Having used both (from Python) I found NATS much better. ZeroMQ in particular caused a lot of problems around the HWM (High Water Mark) limit for me or around process starting order (who creates what channel). Having a separate server helps with the last problem.


ZMQ for me fills a very specific use case of needing high-throughput, _in-process_ distributed messaging.

I think once the _in-process_ constraint is lifted -- you can install or rely on an external messaging server -- then the field becomes much wider in terms of solutions to pick from.

BTW, the way we solved for a similar HWM issue is that we decoupled the ingestion of events from the distribution of said events (with ZMQ). So one process was ingesting events and would send it to a coordinator process that would then send events to processing nodes. The coordinator would reply with it's current queue size and the ingest process would do a back-off once it reached a threshold. This allowed us to stop/start any node in the cluster in any order.


No. It doesn't.

Sure, to get the most out of NATS you should run it as a server (which frankly isn't difficult as its a single Go binary).

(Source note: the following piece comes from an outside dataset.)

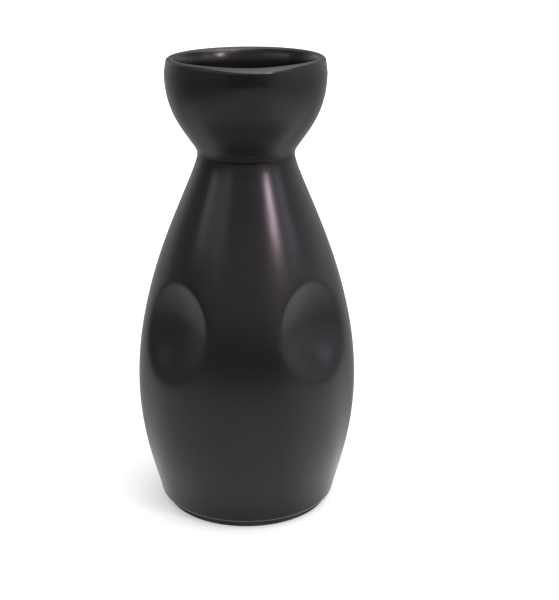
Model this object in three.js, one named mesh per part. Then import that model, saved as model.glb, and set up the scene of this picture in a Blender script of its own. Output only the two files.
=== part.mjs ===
// Wine pot: a hand-sized stoneware bottle with a bowl-shaped mouth and four pressed finger dents.
// It is thrown in sections, and the sections are luted together with clay slip before firing.
// Millimetres, +Z up. The origin is the middle of the standing circle, and the pouring lip faces -Y.
import * as THREE from 'three';
import { mergeVertices, toCreasedNormals } from 'three/addons/utils/BufferGeometryUtils.js';

const { degToRad, euclideanModulo, lerp, smoothstep } = THREE.MathUtils;

// Driving dimensions, with azimuths in degrees from the front towards the right
const HEIGHT = 150.25;
const WALL = 4;

const BELLY = { radius: 36.45, z: 43, below: 17.9, above: 36 };
const EDGE = { radius: 29.7, z: 2.3, round: 1.6, flare: 0.24, rise: 10 };
const WAIST = { radius: 15.7, z: 119.65, fillet: 4.2, shoulder: 0.19, under: 0.58, run: 9.6 };
const BOWL = { radius: 25.7, z: 145.5, floor: 6.8, wall: 12.3 };
const LIP = { radius: 25.25, thickness: 3, bevel: 0.33, bevelLength: 2.75 };
const FOOT = { outer: 27.6, inner: 22.8, round: 0.8 };
const SPIGOT = { radius: 13.5, height: 3, chamfer: 0.5 };
const SLIP = 0.3;

const DENTS = [
  { azimuth: 41.5, z: 68.2 },
  { azimuth: 135, z: 67.6 },
  { azimuth: 225, z: 68 },
  { azimuth: 315, z: 67.3 },
];
const DENT = { halfHeight: 15.6, halfWidth: 15.4, depth: 5.1, softness: 1.1 };
const POUR = { azimuth: 4, halfAngle: 40, reach: 15, push: [0.55, 2], dip: [0.2, 0.5] };
const TILT = { azimuth: 100, rise: 0.25 };

// Inner curves: where they begin, and the handles that they leave and arrive along
const FLOOR = { thickness: 4.6, corner: 9, leave: [-0.6, -4.5], arrive: [-6, 0] };
const THROAT = { radius: 11.6, below: 4, shoulder: 12, leave: [0, -5], arrive: [2.4, -5.6] };
const FUNNEL = { above: 5, below: 1, underRim: 4, leave: [-1.6, -1.9], arrive: [-0.6, -2.6] };

// Facets round the pot and along each curve
const SEGMENTS = 64;
const STEPS = { edge: 2, lower: 6, upper: 18, corner: 4, neck: 3, cup: 8, rim: 4, lip: 3, funnel: 4, foot: 2 };
const CREASE = 40;

// Distances below which points count as one, as merged, or as lying on the axis
const SAME_POINT = 0.01;
const MERGED = 1e-4;
const ON_AXIS = 1e-6;

const GLAZE = { color: 0x2b292e, roughness: 0.42, metalness: 0 };
const BARE_CLAY = { color: 0x4a3a33, roughness: 0.85, metalness: 0 };
const SLIP_CLAY = { color: 0x5a473d, roughness: 0.9, metalness: 0 };

const vec = (x, y) => new THREE.Vector2(x, y);

// A handle that leans from upright by an angle in radians, outward when it is positive.
const handle = (angle, length) => vec(Math.sin(angle), Math.cos(angle)).multiplyScalar(length);

// A cubic curve between two points that leaves and arrives along the given handles.
function sweep(start, leave, arrive, end, steps) {
  const curve = new THREE.CubicBezierCurve(start, start.clone().add(leave), end.clone().sub(arrive), end);
  return curve.getPoints(steps);
}

// A circular arc about a centre, with its angles in radians from the outward direction.
function arc(centre, radius, from, to, steps) {
  const points = [];
  for (let i = 0; i <= steps; i++) {
    const angle = lerp(from, to, i / steps);
    points.push(vec(centre.x + radius * Math.cos(angle), centre.y + radius * Math.sin(angle)));
  }
  return points;
}

// Points that coincide with the one before are dropped, so no facet has zero area.
function path(...pieces) {
  const points = pieces.flat();
  return points.filter((point, i) => i === 0 || point.distanceTo(points[i - 1]) > SAME_POINT);
}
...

But you can embed it if you so wish. Indeed if you look at the NATS source code[1], that is exactly how NATS do their testing. They use an embedded NATS server in their test routines.

[1]https://github.com/nats-io/nats-server/tree/main/test


Exactly, zmq is far more flexible in deployment options because of this.

We (at work) use ZMQ + our own special sauces to run vehicle automation messaging stuff. Running some enterprise-ish broker in that environment just isn't on the menu.